You know who had benefited the most from the new system? Dramatists. For centuries playwrights have written scenes, entirely fantasy, of courtroom confrontations. People accept them because drama cannot take the time to be boring, and that is exactly what court is. Boring. Many people never realize this until they get into court themselves, and see how staggeringly slow the proceedings can be.

Because the Judge does not care about decorum and allows almost limitless latitude in what can be said, things can get very hot indeed in the argument phase of a JPT trial. Shouting matches are the standard, and fistfights are common.

But why allow all this horseplay at all? The Judge is not going to be swayed by emotion, is it?

Only in one sense, and that is in the polls Prosecutor Hart mentioned. The polls: the reason people called the JPT system the Court of Common Sense. The last stand of the jury system. The only part of the new regime that lawyers actually like, because it is the only part that lets them appeal to emotion.

Before a trial, and most especially during the trial, the Judge had its fingers on the public pulse. Since the CC was in constant contact with virtually every citizen of Luna (with a few exceptions, like the Outer Amish, my father, and me), this process wasn't intrusive. The average citizen had dozens of transactions with the CC every day. During one of them, the Judge might ask, "Suppose a man steals a loaf of bread..." or whatever might be at issue in the case. The citizen would listen, ask questions, then deliver an opinion on the matter. Was it fair? Did the proposed penalty conform with the intent of the lawmakers, and not just the letter of the law? Would following the letter of the law result in an injustice, or unwarranted leniency? Was the crime in fact worse than the lawmakers had envisioned when setting the penalties?
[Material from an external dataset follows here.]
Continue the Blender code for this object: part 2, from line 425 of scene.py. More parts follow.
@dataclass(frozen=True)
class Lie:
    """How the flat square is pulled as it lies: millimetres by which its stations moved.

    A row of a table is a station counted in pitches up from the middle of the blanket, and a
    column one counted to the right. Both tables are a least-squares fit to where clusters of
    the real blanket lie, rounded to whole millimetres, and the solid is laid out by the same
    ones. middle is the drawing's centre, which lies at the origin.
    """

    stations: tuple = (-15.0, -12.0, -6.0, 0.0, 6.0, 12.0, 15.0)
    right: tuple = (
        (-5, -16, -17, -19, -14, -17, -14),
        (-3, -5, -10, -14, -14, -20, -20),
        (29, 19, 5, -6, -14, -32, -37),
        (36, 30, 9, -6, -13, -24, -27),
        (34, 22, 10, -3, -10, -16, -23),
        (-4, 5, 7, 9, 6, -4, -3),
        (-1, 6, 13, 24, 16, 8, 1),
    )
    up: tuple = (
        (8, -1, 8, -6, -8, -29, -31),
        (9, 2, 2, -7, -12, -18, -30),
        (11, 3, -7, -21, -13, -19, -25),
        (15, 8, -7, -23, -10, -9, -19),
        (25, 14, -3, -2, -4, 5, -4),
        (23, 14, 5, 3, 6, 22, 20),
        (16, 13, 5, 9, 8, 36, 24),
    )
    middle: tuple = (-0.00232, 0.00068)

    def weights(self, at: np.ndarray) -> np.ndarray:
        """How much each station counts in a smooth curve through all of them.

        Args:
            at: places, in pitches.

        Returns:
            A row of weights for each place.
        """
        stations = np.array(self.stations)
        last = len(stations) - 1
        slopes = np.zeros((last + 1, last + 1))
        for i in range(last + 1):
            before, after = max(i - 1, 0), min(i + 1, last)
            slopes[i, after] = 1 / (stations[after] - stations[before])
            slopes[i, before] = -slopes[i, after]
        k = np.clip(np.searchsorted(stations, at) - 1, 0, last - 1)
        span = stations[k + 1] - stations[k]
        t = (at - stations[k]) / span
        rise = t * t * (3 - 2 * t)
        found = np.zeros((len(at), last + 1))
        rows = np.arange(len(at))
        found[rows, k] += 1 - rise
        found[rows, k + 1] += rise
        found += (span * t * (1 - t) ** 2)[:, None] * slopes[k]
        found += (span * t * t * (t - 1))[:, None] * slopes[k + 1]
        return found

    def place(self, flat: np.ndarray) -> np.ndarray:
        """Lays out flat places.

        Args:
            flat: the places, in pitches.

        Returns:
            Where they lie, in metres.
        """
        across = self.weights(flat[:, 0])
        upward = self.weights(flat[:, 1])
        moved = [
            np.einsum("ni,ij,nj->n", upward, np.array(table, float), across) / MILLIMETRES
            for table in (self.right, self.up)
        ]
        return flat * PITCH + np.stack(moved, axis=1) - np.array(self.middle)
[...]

The answers were added into the complicated equation, constantly being revised, that determined the verdict, or in the case of the JPT, the "number." This equation was the "protocol" part of the JPT. In fifteen years the algorithms of justice had become supremely refined. They were approaching, though might never reach, that lovely word "fair." As in fair play. No concept of fairness would ever satisfy everyone, but if you satisfied most of the people most of the time, you were doing a lot better than the old system ever had.

In my own case, no hypothetical questions were necessary. The Judge simply asked, "What do you think of the Sparky case?" and the average citizen already knew about it. Thus a few thousand randomly chosen citizens were made to function as an unselected panel. They had put in their "jury duty," an onerous burden under the old system. It had wasted ten minutes of their time, a waste which the great majority enjoyed. And the final verdict for or against me would contain an element of trial by my peers.